[BEGIN]

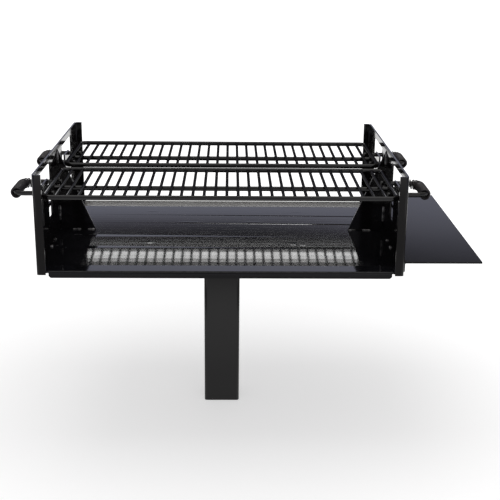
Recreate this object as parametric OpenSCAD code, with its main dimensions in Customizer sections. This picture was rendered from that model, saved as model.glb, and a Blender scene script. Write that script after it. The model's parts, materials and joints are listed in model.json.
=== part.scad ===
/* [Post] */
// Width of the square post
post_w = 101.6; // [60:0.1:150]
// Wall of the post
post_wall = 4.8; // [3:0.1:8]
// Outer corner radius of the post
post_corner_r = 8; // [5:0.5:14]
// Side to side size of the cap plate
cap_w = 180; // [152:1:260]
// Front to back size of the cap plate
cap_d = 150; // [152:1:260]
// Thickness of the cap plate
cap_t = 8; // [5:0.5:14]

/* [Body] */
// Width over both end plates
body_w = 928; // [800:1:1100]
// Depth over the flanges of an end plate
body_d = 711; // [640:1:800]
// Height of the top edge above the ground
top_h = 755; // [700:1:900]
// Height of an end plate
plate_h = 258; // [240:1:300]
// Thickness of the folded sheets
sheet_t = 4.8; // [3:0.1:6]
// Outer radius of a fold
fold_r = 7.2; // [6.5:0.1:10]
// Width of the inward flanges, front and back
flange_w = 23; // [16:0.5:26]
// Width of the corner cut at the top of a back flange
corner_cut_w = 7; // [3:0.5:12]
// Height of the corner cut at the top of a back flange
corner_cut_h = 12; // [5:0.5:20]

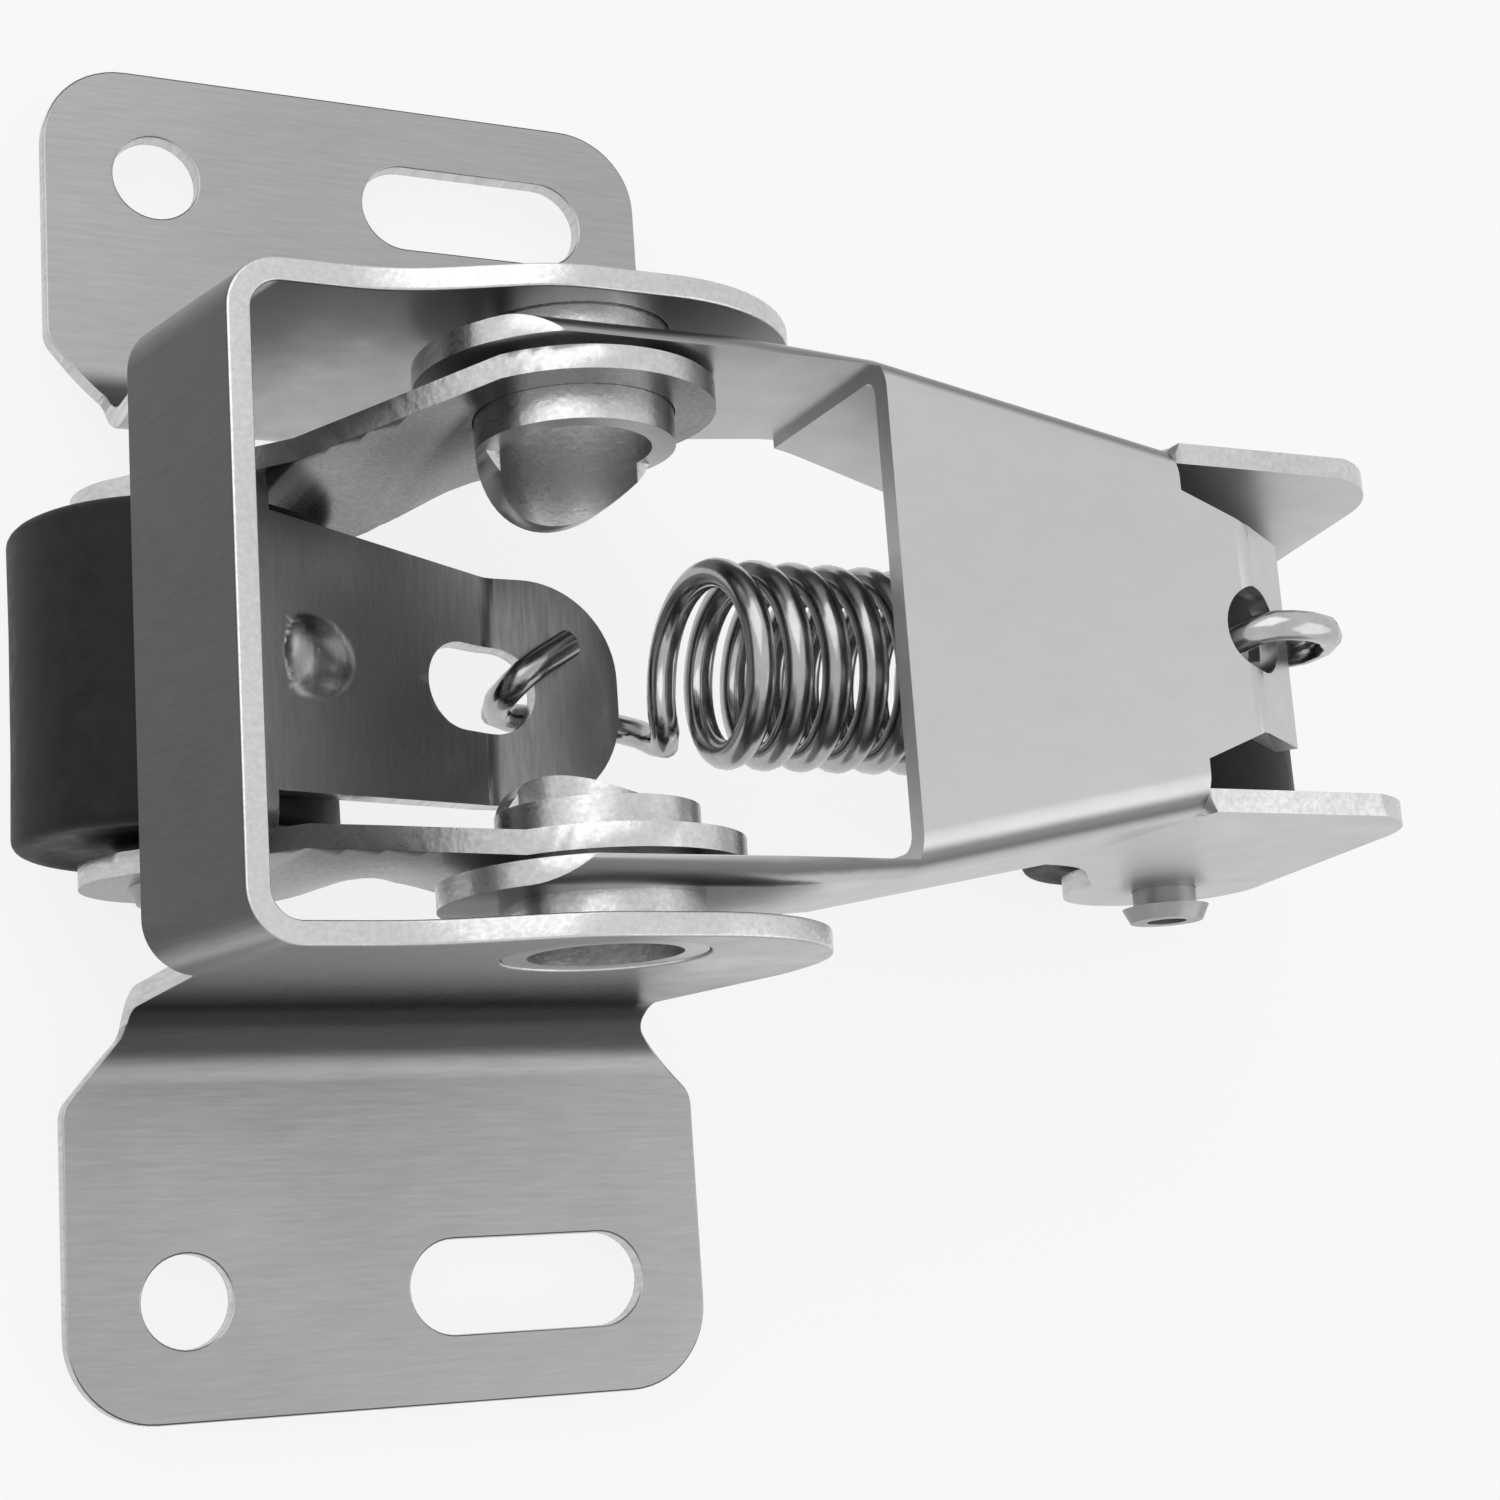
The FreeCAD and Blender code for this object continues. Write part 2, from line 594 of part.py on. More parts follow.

[END]

- **Task goal**
Repeat the whole listing exactly, keeping every line intact.

- **Solution to this problem**
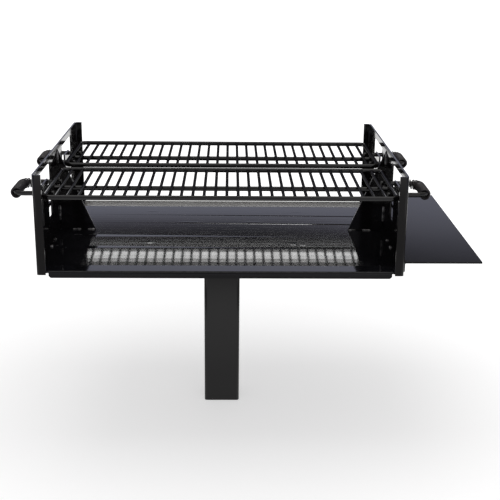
Recreate this object as parametric OpenSCAD code, with its main dimensions in Customizer sections. This picture was rendered from that model, saved as model.glb, and a Blender scene script. Write that script after it. The model's parts, materials and joints are listed in model.json.
=== part.scad ===
/* [Post] */
// Width of the square post
post_w = 101.6; // [60:0.1:150]
// Wall of the post
post_wall = 4.8; // [3:0.1:8]
// Outer corner radius of the post
post_corner_r = 8; // [5:0.5:14]
// Side to side size of the cap plate
cap_w = 180; // [152:1:260]
// Front to back size of the cap plate
cap_d = 150; // [152:1:260]
// Thickness of the cap plate
cap_t = 8; // [5:0.5:14]

/* [Body] */
// Width over both end plates
body_w = 928; // [800:1:1100]
// Depth over the flanges of an end plate
body_d = 711; // [640:1:800]
// Height of the top edge above the ground
top_h = 755; // [700:1:900]
// Height of an end plate
plate_h = 258; // [240:1:300]
// Thickness of the folded sheets
sheet_t = 4.8; // [3:0.1:6]
// Outer radius of a fold
fold_r = 7.2; // [6.5:0.1:10]
// Width of the inward flanges, front and back
flange_w = 23; // [16:0.5:26]
// Width of the corner cut at the top of a back flange
corner_cut_w = 7; // [3:0.5:12]
// Height of the corner cut at the top of a back flange
corner_cut_h = 12; // [5:0.5:20]

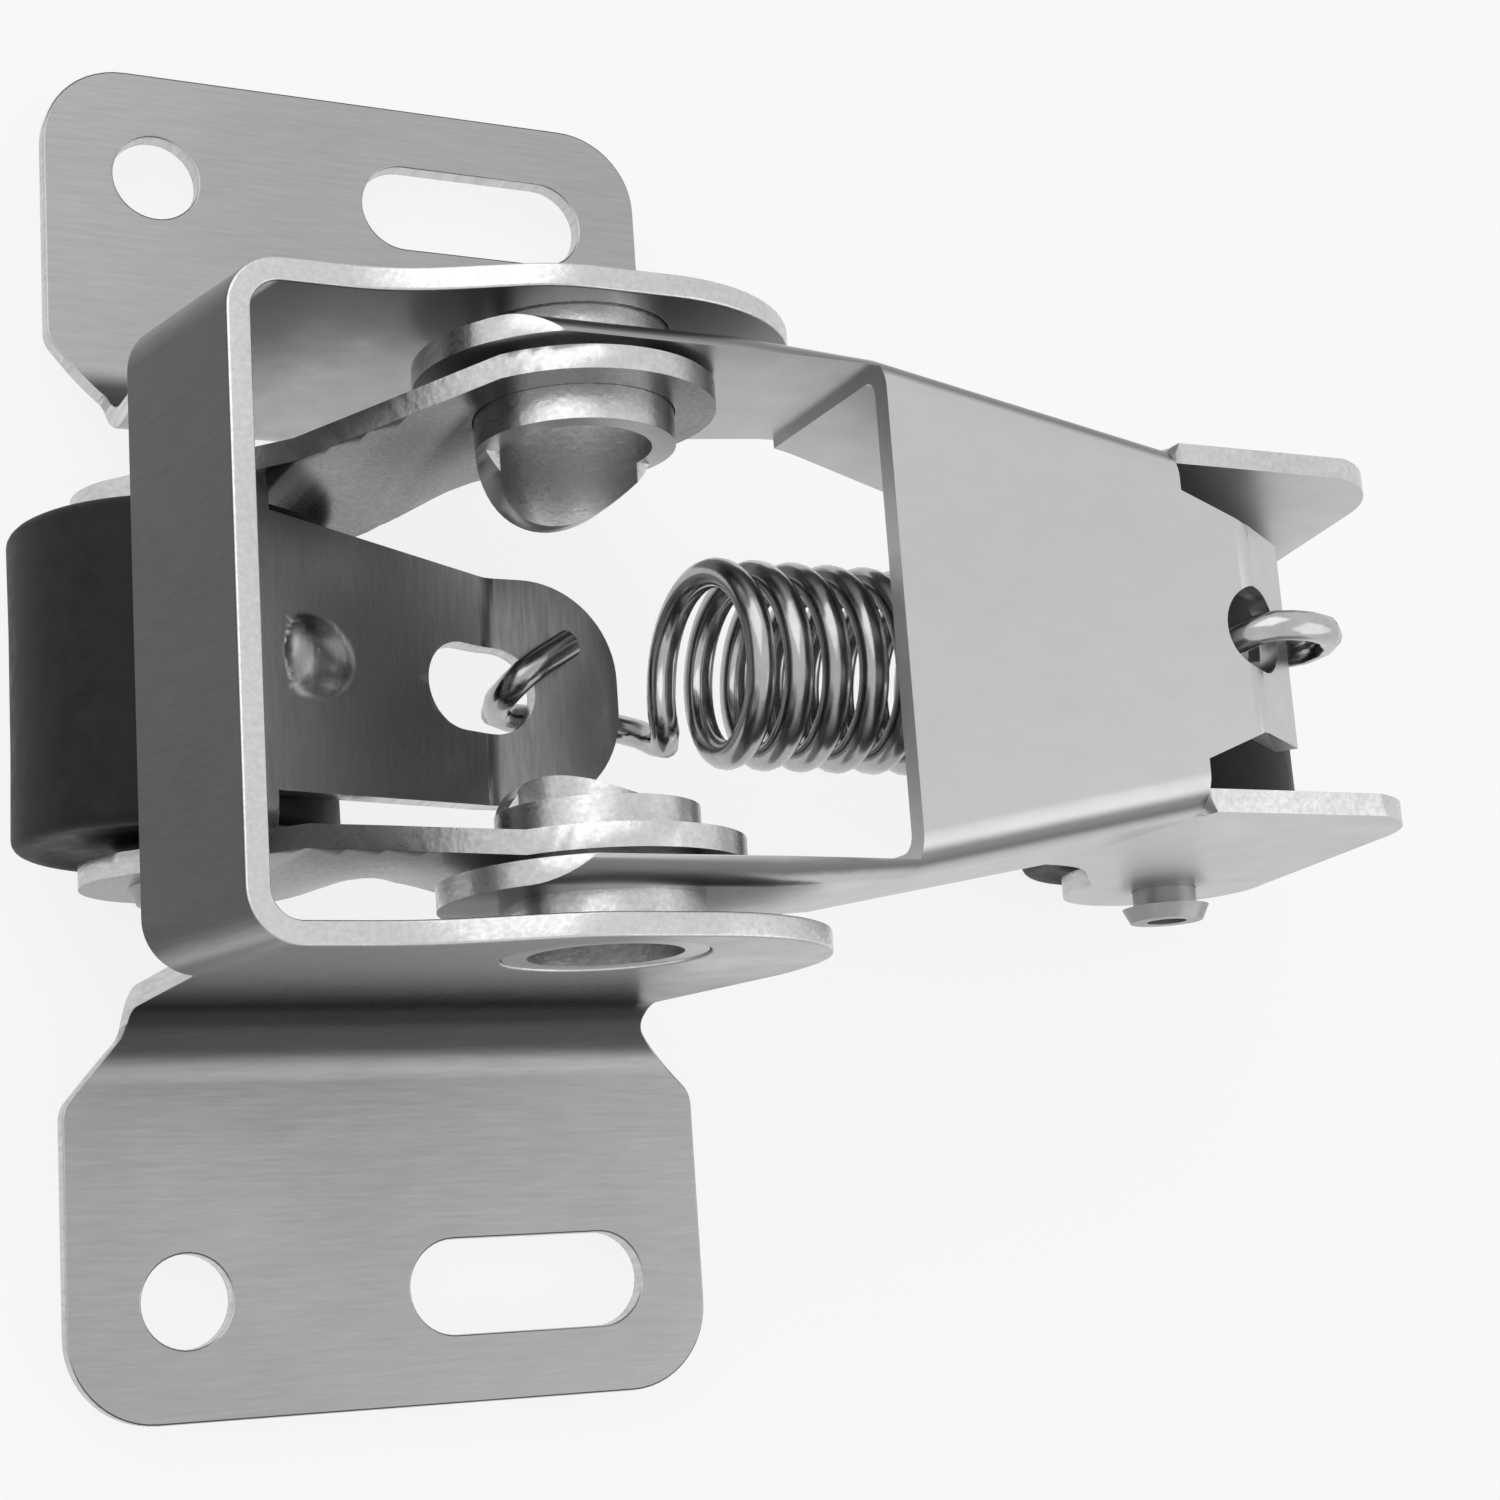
The FreeCAD and Blender code for this object continues. Write part 2, from line 594 of part.py on. More parts follow.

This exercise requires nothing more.